_Problem description_.
Repeat all of the data precisely.

+---+

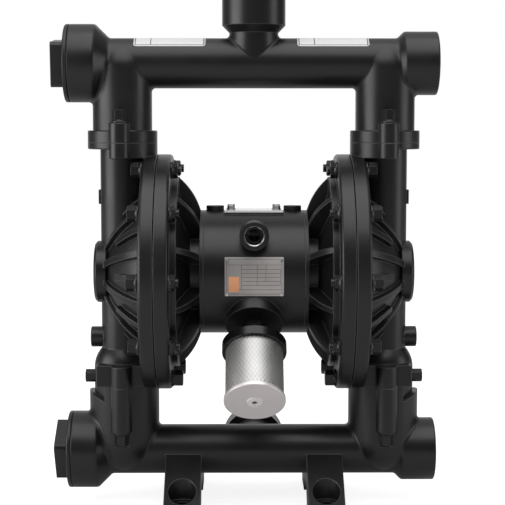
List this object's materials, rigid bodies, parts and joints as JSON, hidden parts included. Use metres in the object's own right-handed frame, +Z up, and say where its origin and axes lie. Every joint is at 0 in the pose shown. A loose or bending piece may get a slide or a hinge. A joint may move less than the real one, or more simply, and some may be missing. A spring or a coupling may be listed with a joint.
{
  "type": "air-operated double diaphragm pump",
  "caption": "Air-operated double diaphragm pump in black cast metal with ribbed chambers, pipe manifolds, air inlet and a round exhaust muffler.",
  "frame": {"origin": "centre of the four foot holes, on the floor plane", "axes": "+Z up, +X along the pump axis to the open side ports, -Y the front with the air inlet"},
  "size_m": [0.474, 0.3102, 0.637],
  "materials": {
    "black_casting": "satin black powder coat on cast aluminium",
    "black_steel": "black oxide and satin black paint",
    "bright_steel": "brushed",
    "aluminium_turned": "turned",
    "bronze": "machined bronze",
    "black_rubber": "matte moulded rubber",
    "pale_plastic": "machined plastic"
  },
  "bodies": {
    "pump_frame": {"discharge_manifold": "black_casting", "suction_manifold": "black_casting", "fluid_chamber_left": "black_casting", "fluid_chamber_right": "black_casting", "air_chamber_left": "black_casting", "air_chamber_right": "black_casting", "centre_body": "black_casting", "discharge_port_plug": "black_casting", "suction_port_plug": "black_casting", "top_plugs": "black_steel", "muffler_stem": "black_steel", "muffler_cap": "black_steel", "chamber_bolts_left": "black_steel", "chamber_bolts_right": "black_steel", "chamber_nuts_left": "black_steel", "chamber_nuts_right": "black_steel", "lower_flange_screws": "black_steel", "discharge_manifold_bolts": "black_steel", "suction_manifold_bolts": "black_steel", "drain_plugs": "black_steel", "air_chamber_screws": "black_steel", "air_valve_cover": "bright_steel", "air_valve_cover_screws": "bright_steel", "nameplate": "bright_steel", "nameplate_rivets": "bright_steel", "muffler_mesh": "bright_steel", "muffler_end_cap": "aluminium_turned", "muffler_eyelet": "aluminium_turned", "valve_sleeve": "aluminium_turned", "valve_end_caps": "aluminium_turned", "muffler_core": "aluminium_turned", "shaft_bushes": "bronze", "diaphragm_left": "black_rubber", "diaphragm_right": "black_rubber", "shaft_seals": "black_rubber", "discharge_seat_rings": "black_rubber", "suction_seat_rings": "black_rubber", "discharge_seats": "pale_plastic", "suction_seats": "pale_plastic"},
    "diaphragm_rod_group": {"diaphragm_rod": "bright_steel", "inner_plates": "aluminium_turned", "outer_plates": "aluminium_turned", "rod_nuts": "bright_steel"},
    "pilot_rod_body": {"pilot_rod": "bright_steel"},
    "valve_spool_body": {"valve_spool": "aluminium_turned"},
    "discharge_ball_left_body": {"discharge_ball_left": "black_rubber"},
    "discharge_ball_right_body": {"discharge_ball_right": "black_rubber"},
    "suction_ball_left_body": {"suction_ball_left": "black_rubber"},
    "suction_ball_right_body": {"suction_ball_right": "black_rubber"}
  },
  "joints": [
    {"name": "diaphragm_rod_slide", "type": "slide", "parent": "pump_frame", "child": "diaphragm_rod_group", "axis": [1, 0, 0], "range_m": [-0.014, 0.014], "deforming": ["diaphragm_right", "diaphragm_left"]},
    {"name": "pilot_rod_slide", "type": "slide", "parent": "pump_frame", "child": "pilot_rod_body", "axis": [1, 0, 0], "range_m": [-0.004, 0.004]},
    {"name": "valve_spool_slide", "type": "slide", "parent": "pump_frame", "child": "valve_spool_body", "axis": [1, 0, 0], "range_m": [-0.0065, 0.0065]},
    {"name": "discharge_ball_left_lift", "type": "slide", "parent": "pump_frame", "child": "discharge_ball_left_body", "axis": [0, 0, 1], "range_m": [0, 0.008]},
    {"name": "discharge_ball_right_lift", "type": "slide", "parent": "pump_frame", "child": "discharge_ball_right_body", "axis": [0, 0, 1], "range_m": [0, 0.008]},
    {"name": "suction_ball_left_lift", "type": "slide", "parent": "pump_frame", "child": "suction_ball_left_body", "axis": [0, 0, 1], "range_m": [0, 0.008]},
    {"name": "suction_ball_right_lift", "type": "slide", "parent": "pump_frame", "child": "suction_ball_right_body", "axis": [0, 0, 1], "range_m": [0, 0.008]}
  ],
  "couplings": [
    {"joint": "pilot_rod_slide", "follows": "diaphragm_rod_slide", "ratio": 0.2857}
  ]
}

+---+

_Reply_.
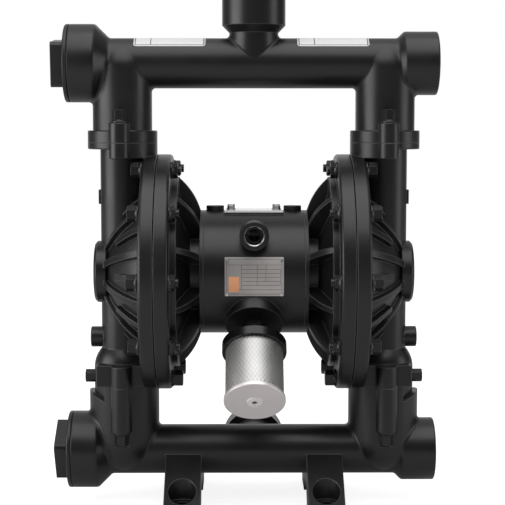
List this object's materials, rigid bodies, parts and joints as JSON, hidden parts included. Use metres in the object's own right-handed frame, +Z up, and say where its origin and axes lie. Every joint is at 0 in the pose shown. A loose or bending piece may get a slide or a hinge. A joint may move less than the real one, or more simply, and some may be missing. A spring or a coupling may be listed with a joint.
{
  "type": "air-operated double diaphragm pump",
  "caption": "Air-operated double diaphragm pump in black cast metal with ribbed chambers, pipe manifolds, air inlet and a round exhaust muffler.",
  "frame": {"origin": "centre of the four foot holes, on the floor plane", "axes": "+Z up, +X along the pump axis to the open side ports, -Y the front with the air inlet"},
  "size_m": [0.474, 0.3102, 0.637],
  "materials": {
    "black_casting": "satin black powder coat on cast aluminium",
    "black_steel": "black oxide and satin black paint",
    "bright_steel": "brushed",
    "aluminium_turned": "turned",
    "bronze": "machined bronze",
    "black_rubber": "matte moulded rubber",
    "pale_plastic": "machined plastic"
  },
  "bodies": {
    "pump_frame": {"discharge_manifold": "black_casting", "suction_manifold": "black_casting", "fluid_chamber_left": "black_casting", "fluid_chamber_right": "black_casting", "air_chamber_left": "black_casting", "air_chamber_right": "black_casting", "centre_body": "black_casting", "discharge_port_plug": "black_casting", "suction_port_plug": "black_casting", "top_plugs": "black_steel", "muffler_stem": "black_steel", "muffler_cap": "black_steel", "chamber_bolts_left": "black_steel", "chamber_bolts_right": "black_steel", "chamber_nuts_left": "black_steel", "chamber_nuts_right": "black_steel", "lower_flange_screws": "black_steel", "discharge_manifold_bolts": "black_steel", "suction_manifold_bolts": "black_steel", "drain_plugs": "black_steel", "air_chamber_screws": "black_steel", "air_valve_cover": "bright_steel", "air_valve_cover_screws": "bright_steel", "nameplate": "bright_steel", "nameplate_rivets": "bright_steel", "muffler_mesh": "bright_steel", "muffler_end_cap": "aluminium_turned", "muffler_eyelet": "aluminium_turned", "valve_sleeve": "aluminium_turned", "valve_end_caps": "aluminium_turned", "muffler_core": "aluminium_turned", "shaft_bushes": "bronze", "diaphragm_left": "black_rubber", "diaphragm_right": "black_rubber", "shaft_seals": "black_rubber", "discharge_seat_rings": "black_rubber", "suction_seat_rings": "black_rubber", "discharge_seats": "pale_plastic", "suction_seats": "pale_plastic"},
    "diaphragm_rod_group": {"diaphragm_rod": "bright_steel", "inner_plates": "aluminium_turned", "outer_plates": "aluminium_turned", "rod_nuts": "bright_steel"},
    "pilot_rod_body": {"pilot_rod": "bright_steel"},
    "valve_spool_body": {"valve_spool": "aluminium_turned"},
    "discharge_ball_left_body": {"discharge_ball_left": "black_rubber"},
    "discharge_ball_right_body": {"discharge_ball_right": "black_rubber"},
    "suction_ball_left_body": {"suction_ball_left": "black_rubber"},
    "suction_ball_right_body": {"suction_ball_right": "black_rubber"}
  },
  "joints": [
    {"name": "diaphragm_rod_slide", "type": "slide", "parent": "pump_frame", "child": "diaphragm_rod_group", "axis": [1, 0, 0], "range_m": [-0.014, 0.014], "deforming": ["diaphragm_right", "diaphragm_left"]},
    {"name": "pilot_rod_slide", "type": "slide", "parent": "pump_frame", "child": "pilot_rod_body", "axis": [1, 0, 0], "range_m": [-0.004, 0.004]},
    {"name": "valve_spool_slide", "type": "slide", "parent": "pump_frame", "child": "valve_spool_body", "axis": [1, 0, 0], "range_m": [-0.0065, 0.0065]},
    {"name": "discharge_ball_left_lift", "type": "slide", "parent": "pump_frame", "child": "discharge_ball_left_body", "axis": [0, 0, 1], "range_m": [0, 0.008]},
    {"name": "discharge_ball_right_lift", "type": "slide", "parent": "pump_frame", "child": "discharge_ball_right_body", "axis": [0, 0, 1], "range_m": [0, 0.008]},
    {"name": "suction_ball_left_lift", "type": "slide", "parent": "pump_frame", "child": "suction_ball_left_body", "axis": [0, 0, 1], "range_m": [0, 0.008]},
    {"name": "suction_ball_right_lift", "type": "slide", "parent": "pump_frame", "child": "suction_ball_right_body", "axis": [0, 0, 1], "range_m": [0, 0.008]}
  ],
  "couplings": [
    {"joint": "pilot_rod_slide", "follows": "diaphragm_rod_slide", "ratio": 0.2857}
  ]
}